Harley looks just like our Sheila
In the end, Ira and Carolyn Hodge drove out with some photos, their clothes, their horse and their dog, Harley.
Their home took seven years for them to build and contained everything they owned – vehicles, mementos from their parents, memories. All of it was reduced to fine ash when the fire swept down the high sides of the densely forested gorge that bottoms out at Canyon Creek in Grant County, Oregon, six hours’ drive east of Portland.
“It was a monster,” Ira says. “A beast.”
He and Carolyn were helping a neighbour hose down their house when it became clear the fire was moving with astonishing speed towards them. “We had five minutes to get out,” Ira recalls. They tossed the few things they had gathered in their car, rounded up their frightened horse and fled over a wooden bridge that burned behind them.

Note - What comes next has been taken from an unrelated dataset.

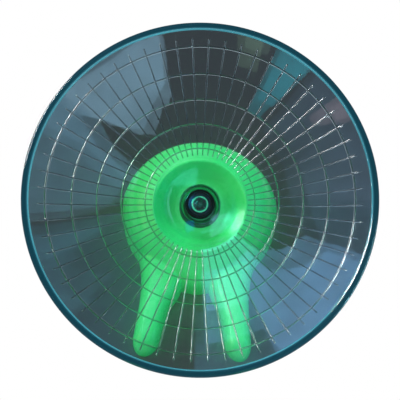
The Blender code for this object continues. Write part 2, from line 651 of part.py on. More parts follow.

Ira has since talked to experts who came up to survey the damage. They said that the flames may have reached 2,200 degrees Fahrenheit – hot enough to melt copper and aluminium. They sifted through the rubble and there was almost nothing left.
Harley recovered just one possession: a charred bone he had buried somewhere in the yard.
When you drive south out of John Day, up into the canyon towards the Malheur national forest, the flattened homes and the blackened Douglas firs and ponderosas tell this summer’s story.
Wildfires are capricious, and some houses are untouched. But those that the fire found were razed, and the forest it burned will take decades to recover.
Thirty-six homes were destroyed in Grant County on 14 August. That night, the Canyon Creek Complex fire became the most destructive in Oregon for 80 years. The national media glanced and moved on, but the fire is still burning on just over 105,000 acres. That’s about 10 times the size of Manhattan.
In Oregon as a whole, there are 11 large fires burning on 435,799 acres. In Washington there are 14 burning on 900,000 acres. This season – which is still in full swing – has seen 1,422,880 acres burned in the two states, or 2,223 square miles, an area just a little smaller than the state of Delaware.
More than 11,000 firefighters are still in the field. Firefighting resources in the American west are completely committed, and both states have called out their national guardsmen to help contain the blazes. Firefighters have come from as far away as Australia and New Zealand to pitch in, and three firefighters died while in duty.
RTFA. These fires have become an annual national emergency. People are to blame, habits and carelessness are to blame, short-term weather is often to blame and, yes, climate change plays a significant role.
That may be hard to understand for someone who has never had their home or community threatened by a wildfire; but, it is true.
I do not count climate change deniers as relevant. It’s hard to count them as useful citizens of Earth.